Traditionally physicians relied on presence of specific antibodies in patient’s blood serum against identified antigen (serum precipitins). We now know that serum precipitins are neither specific or sensitive for HP. Studies have shown that 30% of healthy farmers have positive serum precipitins to antigens implicated in farmer’s lung without clinical evidence for disease. Similarly, 40% of healthy pigeon breeders have demonstrated positive avian precipitins without evidence of hypersensitivity pneumonitis. Notably negative serum precipitins does not exclude HP.
A detailed environmental exposure history is essential. Acute hypersensitivity pneumonitis is the easiest to recognize by symptoms developing 4 to 8 hours after exposure to a known antigen. Patients will have crackles on examination. Frequently this is confused with a bacterial or viral infection due to similar presenting symptoms and signs. A history of recurring symptoms when exposed to a similar known antigen will help diagnose HP.
Subacute HP and chronic HP can be more challenging due to the insidious presentation plus lack of clear association with the precipitating allergens. Symptoms and signs usually resolve slower after removal from the precipitating allergen and may frequently not completely return to normal. Weight loss is a key feature in subacute and chronic HP.
Diagnostic challenges in hypersensitivity pneumonitis
The lack of definite criteria to diagnose HP has led to frequent under recognition of this condition. A detailed environmental or occupational history along with temporal relationship to symptoms is essential for the diagnosis. Commonly physicians lack to consider an association or over rely on thoracic imaging or serum precipitins.
Chronic hypersensitivity pneumonitis shares similar traits with other fibrotic interstitial lung disease. It is important to not rely solely on presence of serum precipitins but use a combination of criteria listed above to avoid misdiagnosis of HP in cases of idiopathic pulmonary fibrosis (IPF) and other interstitial lung diseases.
Treatment for hypersensitivity pneumonitis
If there is clear evidence of acute hypersensitivity pneumonitis, patients usually respond to complete avoidance or exposure to the precipitating antigen.
Severely symptomatic patients should receive 0.5mg to 1mg of oral prednisolone per kilogramme body weight per day for 2 weeks to a month.
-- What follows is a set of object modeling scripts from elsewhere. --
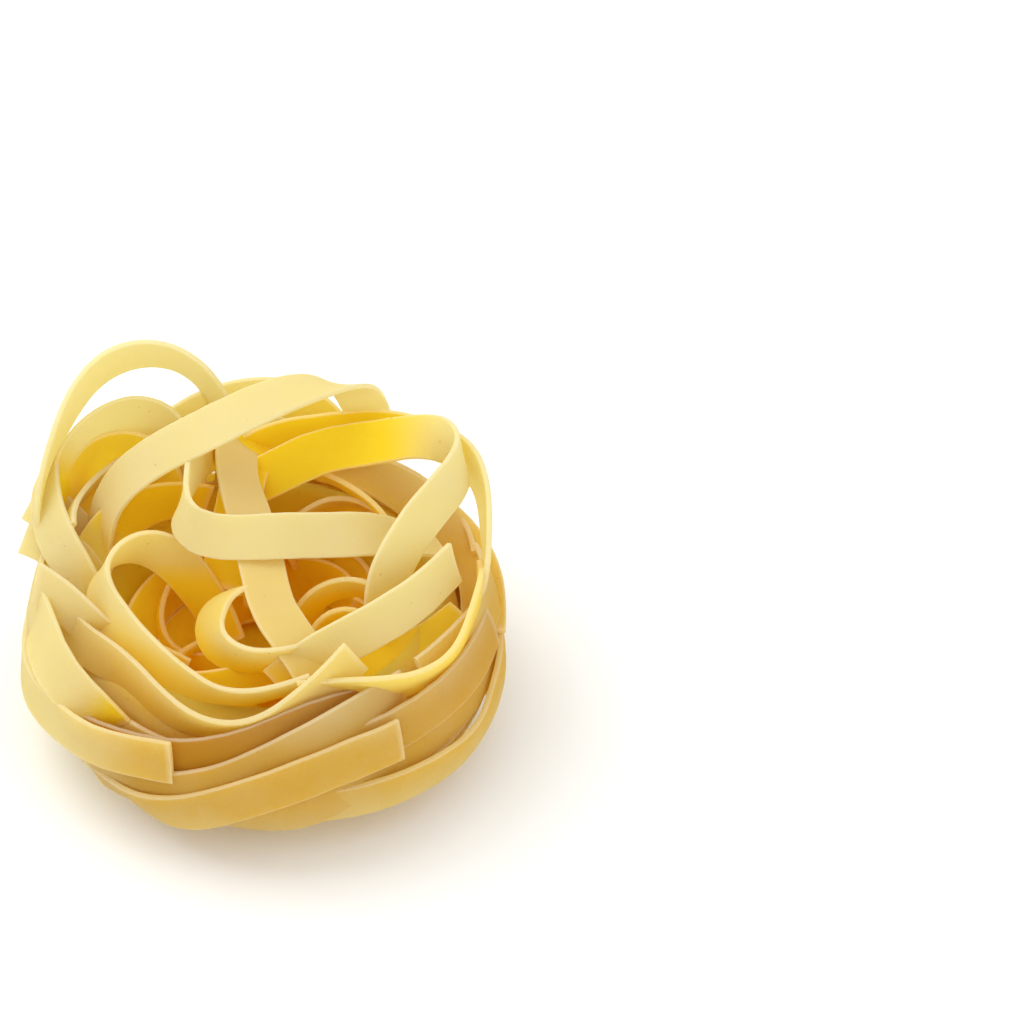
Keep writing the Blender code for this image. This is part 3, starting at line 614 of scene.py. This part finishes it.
def hollow_noodles(step):
    """Turns that climb the inside of the hollow, and the hoops that lie in it."""
    made = []
    for low, high, turns, start, sway, depth in HOLLOW_WINDINGS:
        count = round(turns * math.tau * HOLLOW_RADIUS * HOLLOW_MEAN / step)
        t = np.linspace(0, 1, count)
        turn = np.radians(start + 360 * turns * t)
        climb = np.radians(low + (high - low) * t + sway * np.sin(2 * turn))
        radius = (HOLLOW_RADIUS + depth) * np.sin(climb)
        height = RIM_HEIGHT - (HOLLOW_DEPTH + depth) * np.cos(climb)
        path = np.column_stack([radius * np.cos(turn), radius * np.sin(turn), height])
        made.append(ribbon(path, np.degrees(climb) - 90, (0, 0)))
    for x, y, z, radius, tilt, heading, start, sweep, lean in HOOPS:
        count = round(math.radians(sweep) * radius / step)
        turn = np.radians(np.linspace(start, start + sweep, count))
        out = radius * (1 + HOOP_SWELL * np.sin(2 * turn))
        rise = math.tan(math.radians(tilt)) * out * np.cos(turn - math.radians(heading))
        path = np.column_stack([x + out * np.cos(turn), y + out * np.sin(turn), z + rise])
        made.append(ribbon(path, np.full(count, lean), (x, y)))
    return made


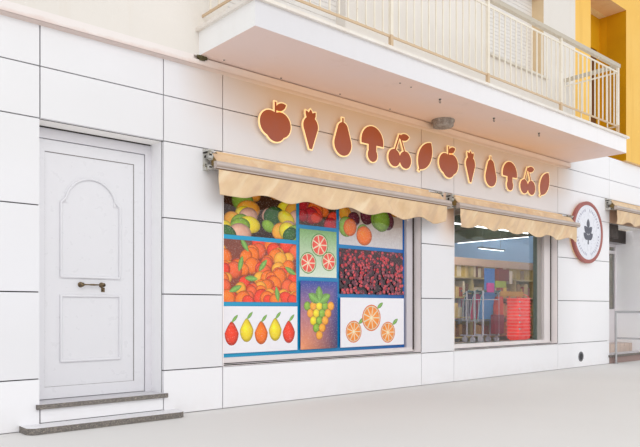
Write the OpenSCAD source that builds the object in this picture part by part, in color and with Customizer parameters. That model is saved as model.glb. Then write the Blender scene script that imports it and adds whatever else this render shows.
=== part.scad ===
// Small supermarket on the ground floor of a two-storey town building.
// Millimetres, Z up. The street front looks towards -Y, and x runs to the right along it.
// The origin is the middle of the bottom of the whole building, balcony and copings included.

/* [Bays of the street front] */
// Width of the pier at the left end
left_pier_w = 650; // [500:10:1200]
// Width of the street door's opening
door_w = 1100; // [1000:10:1300]
// Width of the pier between the street door and the first window
door_pier_w = 640; // [500:10:1200]
// Width of the first shop window
window_1_w = 2990; // [2000:10:3600]
// Width of the pier between the two shop windows
middle_pier_w = 670; // [500:10:1200]
// Width of the second shop window
window_2_w = 2700; // [2000:10:3600]
// Width of the pier that carries the round sign
right_pier_w = 1780; // [1500:10:2400]
// Width of the shop entrance
entrance_w = 1580; // [1300:10:2200]
// Width of the pier at the right end
end_pier_w = 670; // [500:10:1200]

/* [Walls and storeys] */
// Depth of the building from the cladding to the rear wall's face
building_d = 9000; // [7500:50:14000]
// Thickness of the masonry walls
wall_t = 250; // [200:5:350]
// Height of the lowest row of cladding
base_row_h = 410; // [350:5:500]
// Height of each of the three tall rows of cladding
tall_row_h = 700; // [650:5:800]
// Height of the row of cladding behind the sign
sign_row_h = 420; // [400:5:600]
// Height of the row of cladding above the sign
top_row_h = 340; // [250:5:500]
// Thickness of the floor slab and of the roof slab
slab_t = 250; // [200:5:350]
// Clear height of the upper storey
upper_clear_h = 2820; // [2600:10:3200]
// Height of the parapet above the roof slab
parapet_h = 730; // [400:10:1000]
// Height of the shop floor above the pavement
shop_floor_h = 310; // [290:5:330]
// Height of the lobby floor behind the street door
lobby_floor_h = 205; // [190:5:220]

/* [Cladding] */
// Thickness of a cladding panel
panel_t = 40; // [30:1:50]
// Width of the open joint between panels
panel_joint = 10; // [6:1:14]
// Height of the panels above the entrance, over the level of the balcony's underside
wing_panel_h = 330; // [290:5:450]

/* [String course and upper wall] */
// Height of the string course over the cladding
string_h = 80; // [60:5:120]
// Height of the shadow gap under the balcony
shadow_gap_h = 12; // [8:1:20]
// Depth of the shadow gap under the balcony
shadow_gap_d = 30; // [20:1:40]
// Width of the larger notch at the shadow gap's left end
notch_w = 110; // [80:5:160]
// Height of the larger notch
notch_h = 35; // [20:1:45]
// How far the upper wall stands out from the cladding
upper_out = 70; // [50:5:90]
// Width of the cream part of the upper wall
cream_w = 9180; // [9100:10:9400]
// Width of the yellow pier beside the loggia
loggia_pier_w = 525; // [450:5:700]
// Width of the loggia
loggia_w = 1340; // [1200:10:1500]
// Depth of the loggia behind the upper wall's face
loggia_d = 500; // [450:10:900]
// Thickness of the loggia's walls
loggia_wall_t = 150; // [100:5:200]
// Width of the brown door in the loggia
loggia_door_w = 850; // [700:10:900]
// Distance of the brown door from the loggia's right-hand wall
loggia_door_in = 100; // [60:10:200]
// Thickness of the brown door
loggia_door_t = 50; // [40:1:70]
// How deep the brown door sits in the loggia's back wall
loggia_door_recess = 20; // [10:1:50]
// Thickness of the coping on the parapet
coping_t = 50; // [30:5:80]
// How far the coping stands out in front, behind and inwards
coping_out = 40; // [30:5:80]

/* [Balcony] */
// Distance from the left end of the building to the balcony
balcony_x = 2080; // [1900:10:2300]
// Length of the balcony
balcony_w = 6960; // [6600:10:7050]
// How far the balcony slab stands out from the cladding
balcony_d = 965; // [800:5:1200]
// Thickness of the tiled edge on top of the balcony slab
nosing_t = 30; // [20:1:50]
// How far the tiled edge hangs over the slab
nosing_out = 35; // [20:1:50]
// Height of the railing above the balcony floor
railing_h = 1065; // [900:5:1150]
// Width of the handrail
handrail_w = 60; // [40:1:60]
// Thickness of the handrail
handrail_t = 52; // [20:1:60]
// Thickness of the two thin rails
rail_t = 22; // [16:1:30]
// Distance of the second rail below the handrail
second_rail_drop = 110; // [80:5:160]
// Height of the lower rail above the balcony floor
lower_rail_h = 120; // [80:5:160]
// Width of a railing post
post_w = 36; // [30:1:50]
// Width of a railing post's foot
foot_w = 68; // [50:1:74]
// Height of a railing post's foot
foot_h = 18; // [10:1:30]
// Width of a baluster
baluster_w = 14; // [10:1:20]
// Distance from one baluster to the next
baluster_pitch = 120; // [90:5:140]
// Number of bays in the front railing
railing_bays = 4; // [3:1:5]
// Distance from the slab's edge to the railing's centre line
railing_inset = 40; // [30:5:80]
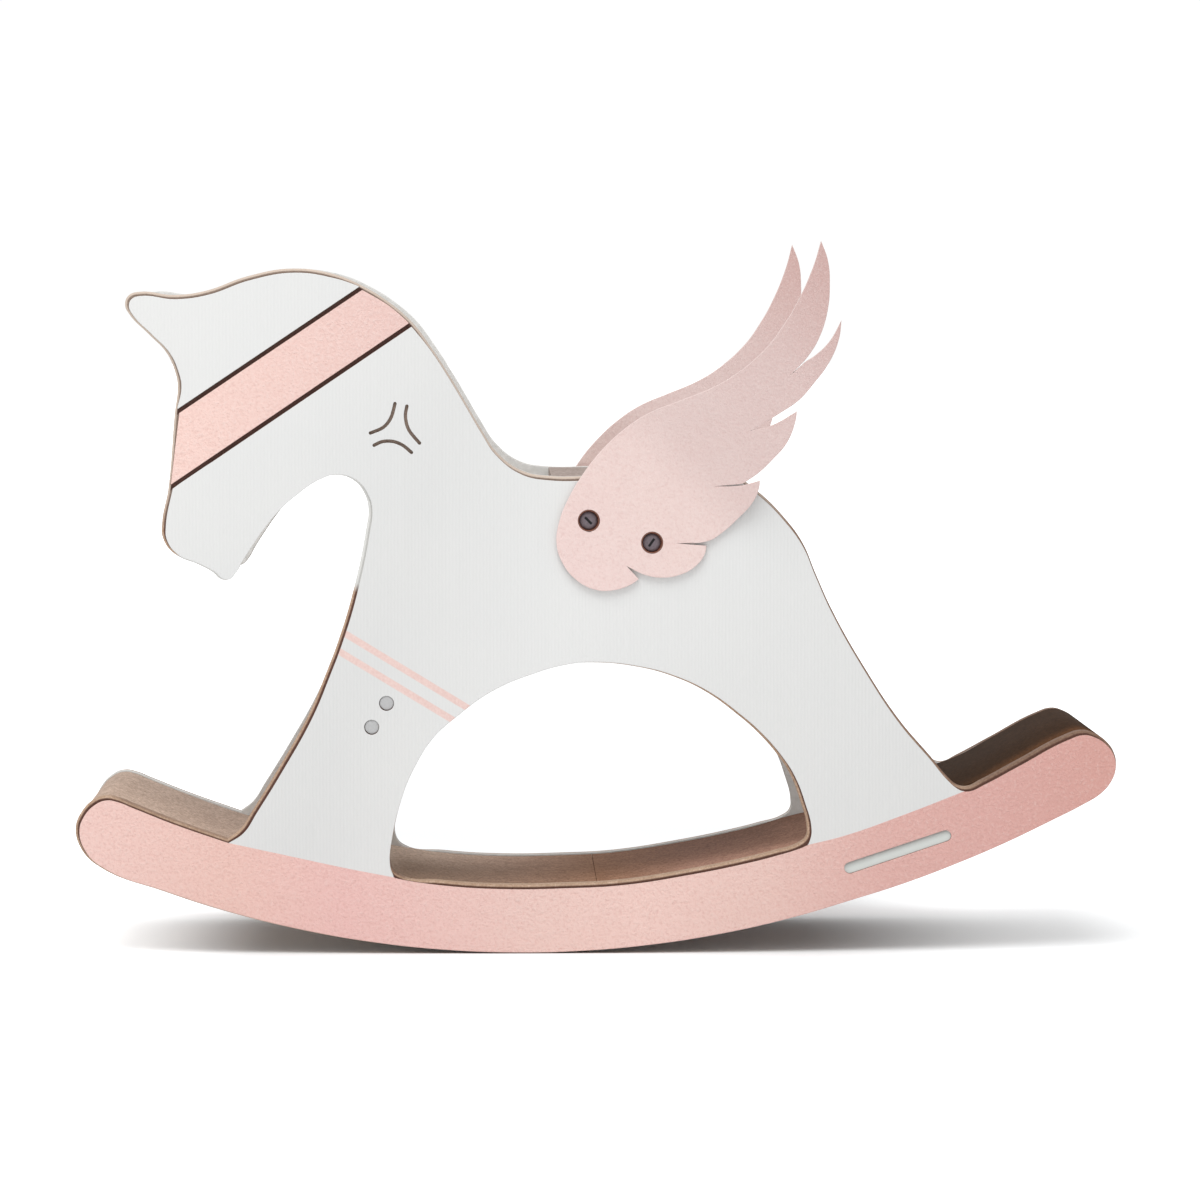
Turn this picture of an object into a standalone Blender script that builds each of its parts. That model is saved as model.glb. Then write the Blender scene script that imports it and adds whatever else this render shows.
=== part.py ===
"""Winged rocking horse: two mirror-image board sides joined by runner decks, a seat deck and rails.

Frame: nose towards -X, left side towards -Y, up is +Z, floor at Z = 0. Metres.
Outlines are written in millimetres, side view (x, z), and scaled on the way in.
"""

import math

import bmesh
import bpy

MM = 0.001

# ---- driving dimensions (mm) -------------------------------------------------
WIDTH_OVER_SIDES = 230.0  # outer skin face to outer skin face
CORE_T = 12.0             # side board
SKIN_T = 2.0              # white and pink facing on the side board
CORE_ROUND = 1.8          # round-over on the side board's edges
SKIN_INSET = 1.5          # facing stops short of the board's edge by this
SKIN_SHIFT = 1.15         # facing sits this much back and down on the board
GAP = 0.3                 # clearance between touching pieces
GROOVE = 2.7              # bare grooves either side of the bridle band
RUNNER_R = 715.0          # rocking radius of the runners
RUNNER_X = -50.0          # where the runner touches the floor
DECK_T = 5.0              # curved decks between the runners
DECK_DROP = 1.0           # how far the decks lie under the boards' edges
SEAT_T = 12.0             # seat board
RAIL_W = 30.0             # cross rails
WING_T = 3.5              # felt
WING_BEND_START = 258.0   # distance along the feathers where the wing leaves the side
WING_BEND_SLOPE = 0.40    # how steeply it leaves
SCREW_R = 5.8             # wing screw head
SHANK_R = 3.0             # wing screw shank
CUP_R = 7.1               # cup round the wing screw
CAP_R = 4.7               # leg cap

Y_SKIN = WIDTH_OVER_SIDES / 2.0          # outer face of the facing
Y_CORE = Y_SKIN - SKIN_T - GAP           # outer face of the board
Y_IN = Y_CORE - CORE_T                   # inner face of the board
HALF_IN = Y_IN - GAP                     # half length of everything between the boards

for old in list(bpy.data.objects):
    bpy.data.objects.remove(old, do_unlink=True)

ASSEMBLY = bpy.data.collections.new("rocking_horse")
bpy.context.scene.collection.children.link(ASSEMBLY)
CUTTERS = bpy.data.collections.new("cutters")
bpy.context.scene.collection.children.link(CUTTERS)


# ---- materials ---------------------------------------------------------------
def material(name, colour, rough, metal=0.0):
    mat = bpy.data.materials.new(name)
    mat.use_nodes = True
    bsdf = mat.node_tree.nodes["Principled BSDF"]
    bsdf.inputs["Base Color"].default_value = (*colour, 1.0)
    bsdf.inputs["Roughness"].default_value = rough
    bsdf.inputs["Metallic"].default_value = metal
    mat.diffuse_color = (*colour, 1.0)
    return mat


BOARD = (0.27, 0.19, 0.13)
WHITE = (0.80, 0.80, 0.79)
PINK = (0.87, 0.60, 0.54)
FELT = (0.80, 0.56, 0.53)


def finish(obj, name, colour, rough, metal=0.0):
    obj.name = name
    obj.data.name = name
    obj.data.materials.clear()
    obj.data.materials.append(material(name + "_mat", colour, rough, metal))
    ASSEMBLY.objects.link(obj)
    return obj


# ---- outlines ----------------------------------------------------------------
def arc_z(x, inset=0.0):
    """Height of the runner's underside, or of a line `inset` inside it, at x."""
    r = RUNNER_R - inset
    return RUNNER_R - math.sqrt(r * r - (x - RUNNER_X) ** 2)


def arc_run(x0, x1, n, inset=0.0):
    step = (x1 - x0) / (n - 1)
    return [(x0 + i * step, arc_z(x0 + i * step, inset)) for i in range(n)]


def corner(x, z):
    return (x, z, "corner")


GROOVE_UP = ((-156.0, 448.0), (-282.5, 363.0))      # upper bridle groove, crown to brow
GROOVE_LOW = ((-123.0, 423.5), (-287.0, 312.5))     # lower bridle groove, crown to nose

POLL_TOP = [
    (-312.8, 429.8), (-315.4, 436), (-313, 442), (-306.5, 444.4), (-283, 442.3), (-262, 445), (-233, 455),
    (-203, 460), (-175, 456),
]
POLL_FRONT = [(-280.5, 382), (-282.5, 392), (-288, 404), (-299.5, 416)]
CREST_MID = [(-139, 437.5)]
CREST = [(-111, 407.5), (-98, 387.5), (-88.5, 371.5), (-78, 353.5), (-67, 337), (-50, 324.5), (-32, 321)]
BACK = [(0, 321), (94, 320), (108, 311), (127, 292), (138.5, 276), (147, 256),
        (158, 231.5), (181, 191), (204, 156.5), (225, 132), (236.5, 118.2), (243.5, 112.4)]
CROUP = (249.8, 111.4)
TAIL = [(259, 115.6), (283, 128.5), (316, 146), (327, 149.3), (335, 147.5), (343.5, 142), (349, 133.5), (350, 125.5),
        (347, 116), (340, 107.5)]
KEEL = [(326, 98.8), (308, 89.7), (274, 73.3), (241, 59.3), (207, 46.5)] + list(reversed(arc_run(-336, 174, 12)))
TOE = [(-346.5, 71), (-350, 84), (-347, 94), (-338, 103.5), (-330, 106.3), (-322, 105), (-312, 101),
       (-284.5, 90)]
HEEL = (-248, 77)
CHEST = [(-239.5, 83.5), (-231, 96.5), (-214, 124), (-193, 161.5), (-181.5, 189), (-173.5, 210),
         (-163.5, 243), (-154.5, 286), (-153, 299), (-155.5, 309), (-163, 318.3), (-174.5, 321.7),
         (-184, 319.4), (-202, 307.6), (-213, 297.6), (-222.1, 286.8), (-231.2, 273.7), (-236.8, 264.9),
         (-242, 256), (-246.5, 251.7), (-251.5, 251.7),
         (-258, 257), (-266.5, 261.5), (-283, 269), (-290.5, 279), (-291.3, 289)]
BROW = [(-282.5, 363)]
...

This is then followed by a slow taper over 1 to 2 months.
Patients should have serial monitoring of symptoms along with serial PFTs and serial imaging to guide the treatment regimen.
Hypoxemia at rest or on exertion can benefit from oxygen despite little evidence in it reducing overall mortality.
Note bird fancier’s lung tends to have a worse prognosis than farmer’s lung. One reason implicated is there is evidence that bird antigens may persist in the home long after removal of the birds. This has been documented even after professional cleaning is done.
All patients with HP should have close monitoring long term as studies have shown nearly 3 times increased mortality in this patient cohort compared to the general population.
Future therapies for hypersensitivity pneumonitis
Due to the many similarities between chronic HP and fibrotic idiopathic pulmonary fibrosis (IPF), current trials are ongoing to see if antifibrotic medications licensed for use in IPF like pirfenidone will have a role in chronic HP.
Prevention of hypersensitivity pneumonitis in high-risk environments
Public health education is essential in informing workers in high-risk environments of exposure risks. Employers should offer appropriate respiratory protection to their workers. Despite this, in cases of confirmed hypersensitivity pneumonitis, most dust respirators do not offer complete protection.